# What to work on:
Starting at the line containing "bent(points, PIPE_RADIUS, 14)", please quote every line up to and including the line containing "record = json.load(file)", exactly, and nothing beyond.

# Data segment:
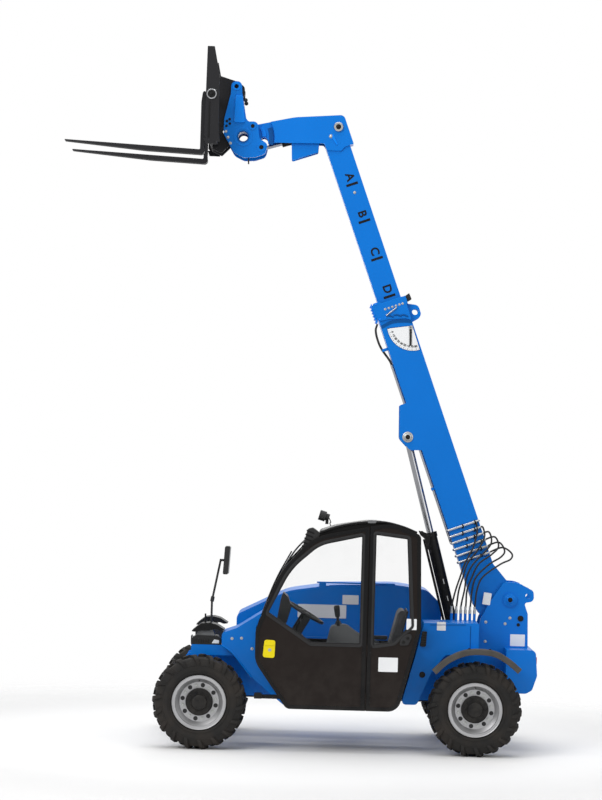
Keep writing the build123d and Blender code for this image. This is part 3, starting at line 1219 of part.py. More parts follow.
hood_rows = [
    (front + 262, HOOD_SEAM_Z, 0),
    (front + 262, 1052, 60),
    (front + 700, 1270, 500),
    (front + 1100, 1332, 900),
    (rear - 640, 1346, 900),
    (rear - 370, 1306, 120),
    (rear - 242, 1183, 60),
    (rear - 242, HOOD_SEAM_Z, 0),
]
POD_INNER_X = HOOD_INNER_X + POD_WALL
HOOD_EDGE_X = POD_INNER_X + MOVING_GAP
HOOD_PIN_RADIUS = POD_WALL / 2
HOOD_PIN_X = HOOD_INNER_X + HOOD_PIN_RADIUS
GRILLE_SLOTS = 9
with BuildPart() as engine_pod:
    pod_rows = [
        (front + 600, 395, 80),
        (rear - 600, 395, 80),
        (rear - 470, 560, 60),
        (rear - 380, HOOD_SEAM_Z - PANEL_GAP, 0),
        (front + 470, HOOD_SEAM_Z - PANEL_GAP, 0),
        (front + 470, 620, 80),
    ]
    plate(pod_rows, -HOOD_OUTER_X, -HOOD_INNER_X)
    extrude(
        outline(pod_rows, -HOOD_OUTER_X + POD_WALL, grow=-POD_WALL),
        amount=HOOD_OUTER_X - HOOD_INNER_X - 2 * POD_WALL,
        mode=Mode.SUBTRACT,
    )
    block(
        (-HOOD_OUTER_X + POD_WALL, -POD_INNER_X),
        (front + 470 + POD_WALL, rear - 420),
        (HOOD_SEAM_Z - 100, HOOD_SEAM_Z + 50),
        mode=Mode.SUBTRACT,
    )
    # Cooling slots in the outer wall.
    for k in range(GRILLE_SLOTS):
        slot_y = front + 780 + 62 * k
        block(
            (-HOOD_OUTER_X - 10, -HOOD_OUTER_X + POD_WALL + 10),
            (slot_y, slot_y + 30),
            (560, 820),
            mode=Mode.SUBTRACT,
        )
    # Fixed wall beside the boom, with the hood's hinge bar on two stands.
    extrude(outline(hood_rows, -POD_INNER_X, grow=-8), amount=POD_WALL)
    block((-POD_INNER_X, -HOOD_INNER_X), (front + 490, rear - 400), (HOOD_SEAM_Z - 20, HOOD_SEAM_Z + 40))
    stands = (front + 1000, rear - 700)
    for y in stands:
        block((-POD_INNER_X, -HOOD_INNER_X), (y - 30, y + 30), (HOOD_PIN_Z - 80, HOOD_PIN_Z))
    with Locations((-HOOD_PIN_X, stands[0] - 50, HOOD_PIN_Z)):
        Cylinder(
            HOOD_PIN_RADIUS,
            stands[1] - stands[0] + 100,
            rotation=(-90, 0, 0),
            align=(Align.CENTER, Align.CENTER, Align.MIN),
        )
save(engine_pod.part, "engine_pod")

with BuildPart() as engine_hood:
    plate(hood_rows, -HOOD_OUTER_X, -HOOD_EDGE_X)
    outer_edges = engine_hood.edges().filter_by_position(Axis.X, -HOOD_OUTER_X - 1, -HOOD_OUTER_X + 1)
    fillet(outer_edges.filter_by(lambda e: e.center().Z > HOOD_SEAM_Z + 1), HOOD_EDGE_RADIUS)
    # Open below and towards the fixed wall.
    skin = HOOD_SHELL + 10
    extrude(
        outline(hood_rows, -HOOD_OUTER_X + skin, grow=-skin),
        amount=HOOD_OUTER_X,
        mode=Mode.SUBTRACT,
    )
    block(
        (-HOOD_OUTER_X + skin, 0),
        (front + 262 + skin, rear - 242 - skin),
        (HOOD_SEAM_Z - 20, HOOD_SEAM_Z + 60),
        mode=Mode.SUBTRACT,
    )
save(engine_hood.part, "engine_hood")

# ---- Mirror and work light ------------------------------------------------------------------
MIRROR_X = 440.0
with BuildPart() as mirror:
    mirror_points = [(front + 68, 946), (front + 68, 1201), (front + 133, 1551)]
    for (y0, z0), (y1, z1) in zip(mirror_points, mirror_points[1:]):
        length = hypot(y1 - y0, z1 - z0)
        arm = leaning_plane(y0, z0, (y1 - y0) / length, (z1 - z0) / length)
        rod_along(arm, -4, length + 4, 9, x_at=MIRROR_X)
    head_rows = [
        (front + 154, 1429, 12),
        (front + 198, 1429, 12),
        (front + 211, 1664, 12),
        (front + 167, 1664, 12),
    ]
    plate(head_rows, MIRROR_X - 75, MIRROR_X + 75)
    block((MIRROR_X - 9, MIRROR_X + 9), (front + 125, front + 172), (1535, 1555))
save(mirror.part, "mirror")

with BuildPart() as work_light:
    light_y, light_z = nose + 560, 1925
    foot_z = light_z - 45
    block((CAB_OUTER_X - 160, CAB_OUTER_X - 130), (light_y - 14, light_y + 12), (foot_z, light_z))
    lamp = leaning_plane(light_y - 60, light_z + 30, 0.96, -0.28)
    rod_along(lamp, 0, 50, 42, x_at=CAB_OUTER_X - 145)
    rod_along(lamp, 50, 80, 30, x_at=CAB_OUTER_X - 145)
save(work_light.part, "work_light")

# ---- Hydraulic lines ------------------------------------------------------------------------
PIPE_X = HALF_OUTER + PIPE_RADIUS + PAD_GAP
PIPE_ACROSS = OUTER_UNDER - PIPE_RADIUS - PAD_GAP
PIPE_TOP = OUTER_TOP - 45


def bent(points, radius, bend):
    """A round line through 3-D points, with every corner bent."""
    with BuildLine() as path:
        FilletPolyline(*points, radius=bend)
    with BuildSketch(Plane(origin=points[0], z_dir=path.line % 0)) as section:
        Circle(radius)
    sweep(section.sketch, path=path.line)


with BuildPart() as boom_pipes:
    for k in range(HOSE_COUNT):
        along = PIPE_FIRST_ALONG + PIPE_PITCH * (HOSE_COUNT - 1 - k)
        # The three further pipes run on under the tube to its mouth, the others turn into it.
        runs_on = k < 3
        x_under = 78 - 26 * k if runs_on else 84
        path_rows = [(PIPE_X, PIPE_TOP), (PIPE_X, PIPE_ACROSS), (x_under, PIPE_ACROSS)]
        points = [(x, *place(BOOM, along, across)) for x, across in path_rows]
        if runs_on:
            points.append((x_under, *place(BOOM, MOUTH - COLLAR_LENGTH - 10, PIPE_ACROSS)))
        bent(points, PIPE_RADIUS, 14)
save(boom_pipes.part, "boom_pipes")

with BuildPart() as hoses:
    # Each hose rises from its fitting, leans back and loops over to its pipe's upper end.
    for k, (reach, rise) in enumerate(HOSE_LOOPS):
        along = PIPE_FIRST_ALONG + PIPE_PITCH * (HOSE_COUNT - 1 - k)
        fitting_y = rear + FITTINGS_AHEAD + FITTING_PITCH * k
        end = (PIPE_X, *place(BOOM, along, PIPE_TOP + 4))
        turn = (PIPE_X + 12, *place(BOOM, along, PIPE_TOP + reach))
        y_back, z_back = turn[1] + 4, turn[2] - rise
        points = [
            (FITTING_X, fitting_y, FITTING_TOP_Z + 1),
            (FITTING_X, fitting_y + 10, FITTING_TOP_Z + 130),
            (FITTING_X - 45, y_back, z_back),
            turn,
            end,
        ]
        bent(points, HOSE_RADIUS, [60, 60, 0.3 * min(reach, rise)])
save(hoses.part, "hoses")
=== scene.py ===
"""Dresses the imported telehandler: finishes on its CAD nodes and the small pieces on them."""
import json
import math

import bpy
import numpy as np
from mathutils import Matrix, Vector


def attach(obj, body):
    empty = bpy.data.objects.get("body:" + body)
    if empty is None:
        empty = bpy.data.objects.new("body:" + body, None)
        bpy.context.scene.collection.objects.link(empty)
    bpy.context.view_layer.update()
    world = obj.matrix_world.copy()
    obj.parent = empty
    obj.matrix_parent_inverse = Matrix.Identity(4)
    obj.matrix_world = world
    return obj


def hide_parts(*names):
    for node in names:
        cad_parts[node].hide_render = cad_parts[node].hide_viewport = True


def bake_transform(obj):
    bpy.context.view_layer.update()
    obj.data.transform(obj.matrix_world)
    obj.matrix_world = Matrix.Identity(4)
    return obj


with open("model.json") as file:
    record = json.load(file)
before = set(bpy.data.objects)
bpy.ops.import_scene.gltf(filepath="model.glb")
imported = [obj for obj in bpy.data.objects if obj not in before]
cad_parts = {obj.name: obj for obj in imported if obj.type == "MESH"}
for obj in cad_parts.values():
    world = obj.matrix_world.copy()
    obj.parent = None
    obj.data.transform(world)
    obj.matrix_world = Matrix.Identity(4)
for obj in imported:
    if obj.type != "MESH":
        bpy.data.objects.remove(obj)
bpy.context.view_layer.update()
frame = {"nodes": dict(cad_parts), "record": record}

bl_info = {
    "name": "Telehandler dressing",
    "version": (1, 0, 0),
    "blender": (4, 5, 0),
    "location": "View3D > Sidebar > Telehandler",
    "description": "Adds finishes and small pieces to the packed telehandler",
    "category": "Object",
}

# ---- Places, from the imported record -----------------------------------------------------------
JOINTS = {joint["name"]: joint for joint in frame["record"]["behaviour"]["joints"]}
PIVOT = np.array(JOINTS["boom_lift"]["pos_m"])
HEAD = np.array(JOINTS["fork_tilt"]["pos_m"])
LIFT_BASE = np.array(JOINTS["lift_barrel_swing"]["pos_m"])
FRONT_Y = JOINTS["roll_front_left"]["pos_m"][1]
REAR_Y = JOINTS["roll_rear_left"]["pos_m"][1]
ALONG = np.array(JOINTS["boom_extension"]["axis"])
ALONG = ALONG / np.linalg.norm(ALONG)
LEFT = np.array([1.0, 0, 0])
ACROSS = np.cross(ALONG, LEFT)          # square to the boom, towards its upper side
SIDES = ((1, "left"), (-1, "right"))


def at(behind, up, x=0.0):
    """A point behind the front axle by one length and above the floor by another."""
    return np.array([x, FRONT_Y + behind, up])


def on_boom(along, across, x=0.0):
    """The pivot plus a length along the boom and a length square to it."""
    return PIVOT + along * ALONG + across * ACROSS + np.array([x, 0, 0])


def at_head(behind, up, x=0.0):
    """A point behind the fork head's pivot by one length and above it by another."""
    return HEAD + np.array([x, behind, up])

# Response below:
        bent(points, PIPE_RADIUS, 14)
save(boom_pipes.part, "boom_pipes")

with BuildPart() as hoses:
    # Each hose rises from its fitting, leans back and loops over to its pipe's upper end.
    for k, (reach, rise) in enumerate(HOSE_LOOPS):
        along = PIPE_FIRST_ALONG + PIPE_PITCH * (HOSE_COUNT - 1 - k)
        fitting_y = rear + FITTINGS_AHEAD + FITTING_PITCH * k
        end = (PIPE_X, *place(BOOM, along, PIPE_TOP + 4))
        turn = (PIPE_X + 12, *place(BOOM, along, PIPE_TOP + reach))
        y_back, z_back = turn[1] + 4, turn[2] - rise
        points = [
            (FITTING_X, fitting_y, FITTING_TOP_Z + 1),
            (FITTING_X, fitting_y + 10, FITTING_TOP_Z + 130),
            (FITTING_X - 45, y_back, z_back),
            turn,
            end,
        ]
        bent(points, HOSE_RADIUS, [60, 60, 0.3 * min(reach, rise)])
save(hoses.part, "hoses")
=== scene.py ===
"""Dresses the imported telehandler: finishes on its CAD nodes and the small pieces on them."""
import json
import math

import bpy
import numpy as np
from mathutils import Matrix, Vector


def attach(obj, body):
    empty = bpy.data.objects.get("body:" + body)
    if empty is None:
        empty = bpy.data.objects.new("body:" + body, None)
        bpy.context.scene.collection.objects.link(empty)
    bpy.context.view_layer.update()
    world = obj.matrix_world.copy()
    obj.parent = empty
    obj.matrix_parent_inverse = Matrix.Identity(4)
    obj.matrix_world = world
    return obj


def hide_parts(*names):
    for node in names:
        cad_parts[node].hide_render = cad_parts[node].hide_viewport = True


def bake_transform(obj):
    bpy.context.view_layer.update()
    obj.data.transform(obj.matrix_world)
    obj.matrix_world = Matrix.Identity(4)
    return obj


with open("model.json") as file:
    record = json.load(file)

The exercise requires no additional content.